### SUPPLIED DATA

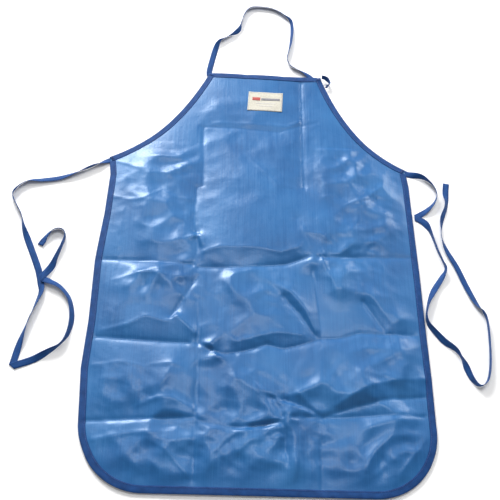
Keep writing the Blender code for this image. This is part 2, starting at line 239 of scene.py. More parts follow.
ridges = (
    ((-105, -2, 5), (-75, 10, 8), (0, 10, 8), (40, 2, 7), (75, 14, 8), (82, 25, 7)),
    ((-150, 22, 2), (-118, 36, 6), (-112, 14, 5)),
    ((75, 85, 3), (88, 50, 8), (101, 20, 6)),
    ((88, 50, 8), (120, 45, 9), (150, 24, 4)),
    ((118, 20, 4), (124, -22, 7), (140, -60, 7), (146, -88, 3)),
    ((-280, -172, 2), (-235, -160, 6), (-205, -142, 7), (-168, -152, 6), (-150, -138, 8), (-115, -172, 4)),
    ((-290, 118, 2), (-255, 110, 5), (-230, 112, 5), (-195, 136, 4), (-175, 122, 4), (-140, 118, 2)),
    ((98, 150, 2), (125, 134, 5), (150, 140, 4), (175, 118, 5), (215, 136, 6), (255, 172, 2)),
    ((172, 100, 2), (215, 122, 5), (240, 145, 3)),
    ((-25, 232, 1), (5, 200, 4), (38, 160, 5), (75, 158, 2)),
    ((-288, 205, 1), (-245, 190, 5), (-195, 180, 1)),
    ((-95, 316, 1), (-60, 318, 1), (60, 316, 1), (85, 330, 2)),
    ((135, -300, 3), (160, -284, 8), (195, -264, 11), (240, -252, 10), (296, -246, 5)),
    ((110, -318, 1), (70, -282, 8), (48, -286, 4)),
    ((108, -319, 1), (40, -296, 7), (0, -272, 5), (-22, -258, 2)),
    ((106, -323, 1), (45, -328, 5), (-15, -336, 3)),
    ((-200, -238, 4), (-150, -232, 9), (-128, -240, 3)),
    ((-186, -300, 3), (-165, -270, 7), (-150, -235, 8)),
    ((-290, -240, 2), (-240, -232, 5), (-200, -240, 5)),
    ((-215, -315, 1), (-180, -298, 7), (-150, -296, 7), (-112, -312, 2)),
    ((-280, -372, 2), (-210, -358, 5), (-180, -358, 5), (-140, -352, 3)),
    ((-198, -362, 3), (-155, -385, 6), (-118, -424, 2)),
    ((-86, -402, 2), (-60, -372, 6), (-35, -352, 6), (40, -342, 3)),
    ((-42, -398, 2), (-15, -368, 6), (42, -358, 3)),
    ((60, -360, 2), (64, -400, 6), (60, -430, 2)),
    ((240, -412, 2), (262, -385, 6), (284, -358, 3)),
    ((-270, -70, 2), (-220, -52, 6), (-140, -58, 3)),
    ((20, -60, 2), (60, -84, 7), (86, -118, 7), (104, -160, 3)),
    ((190, -60, 2), (215, -92, 6), (246, -140, 3)),
    ((-60, -170, 1), (-40, -186, 5), (30, -166, 6), (80, -168, 3)),
    ((-100, -190, 1), (-84, -196, 6), (-74, -216, 5), (-60, -226, 1)),
)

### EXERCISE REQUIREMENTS
Give back each line above precisely as it stands.

### SOLUTION TO THE PROBLEM
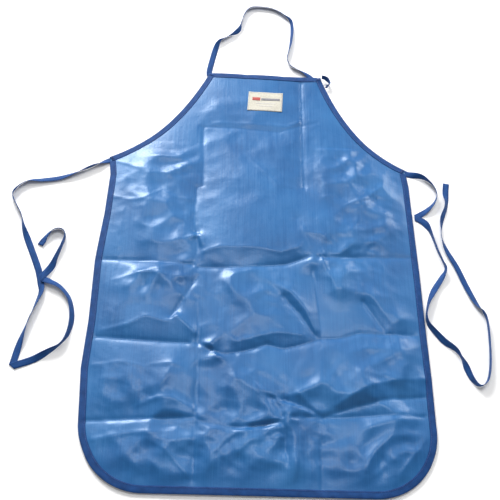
Keep writing the Blender code for this image. This is part 2, starting at line 239 of scene.py. More parts follow.
ridges = (
    ((-105, -2, 5), (-75, 10, 8), (0, 10, 8), (40, 2, 7), (75, 14, 8), (82, 25, 7)),
    ((-150, 22, 2), (-118, 36, 6), (-112, 14, 5)),
    ((75, 85, 3), (88, 50, 8), (101, 20, 6)),
    ((88, 50, 8), (120, 45, 9), (150, 24, 4)),
    ((118, 20, 4), (124, -22, 7), (140, -60, 7), (146, -88, 3)),
    ((-280, -172, 2), (-235, -160, 6), (-205, -142, 7), (-168, -152, 6), (-150, -138, 8), (-115, -172, 4)),
    ((-290, 118, 2), (-255, 110, 5), (-230, 112, 5), (-195, 136, 4), (-175, 122, 4), (-140, 118, 2)),
    ((98, 150, 2), (125, 134, 5), (150, 140, 4), (175, 118, 5), (215, 136, 6), (255, 172, 2)),
    ((172, 100, 2), (215, 122, 5), (240, 145, 3)),
    ((-25, 232, 1), (5, 200, 4), (38, 160, 5), (75, 158, 2)),
    ((-288, 205, 1), (-245, 190, 5), (-195, 180, 1)),
    ((-95, 316, 1), (-60, 318, 1), (60, 316, 1), (85, 330, 2)),
    ((135, -300, 3), (160, -284, 8), (195, -264, 11), (240, -252, 10), (296, -246, 5)),
    ((110, -318, 1), (70, -282, 8), (48, -286, 4)),
    ((108, -319, 1), (40, -296, 7), (0, -272, 5), (-22, -258, 2)),
    ((106, -323, 1), (45, -328, 5), (-15, -336, 3)),
    ((-200, -238, 4), (-150, -232, 9), (-128, -240, 3)),
    ((-186, -300, 3), (-165, -270, 7), (-150, -235, 8)),
    ((-290, -240, 2), (-240, -232, 5), (-200, -240, 5)),
    ((-215, -315, 1), (-180, -298, 7), (-150, -296, 7), (-112, -312, 2)),
    ((-280, -372, 2), (-210, -358, 5), (-180, -358, 5), (-140, -352, 3)),
    ((-198, -362, 3), (-155, -385, 6), (-118, -424, 2)),
    ((-86, -402, 2), (-60, -372, 6), (-35, -352, 6), (40, -342, 3)),
    ((-42, -398, 2), (-15, -368, 6), (42, -358, 3)),
    ((60, -360, 2), (64, -400, 6), (60, -430, 2)),
    ((240, -412, 2), (262, -385, 6), (284, -358, 3)),
    ((-270, -70, 2), (-220, -52, 6), (-140, -58, 3)),
    ((20, -60, 2), (60, -84, 7), (86, -118, 7), (104, -160, 3)),
    ((190, -60, 2), (215, -92, 6), (246, -140, 3)),
    ((-60, -170, 1), (-40, -186, 5), (30, -166, 6), (80, -168, 3)),
    ((-100, -190, 1), (-84, -196, 6), (-74, -216, 5), (-60, -226, 1)),
)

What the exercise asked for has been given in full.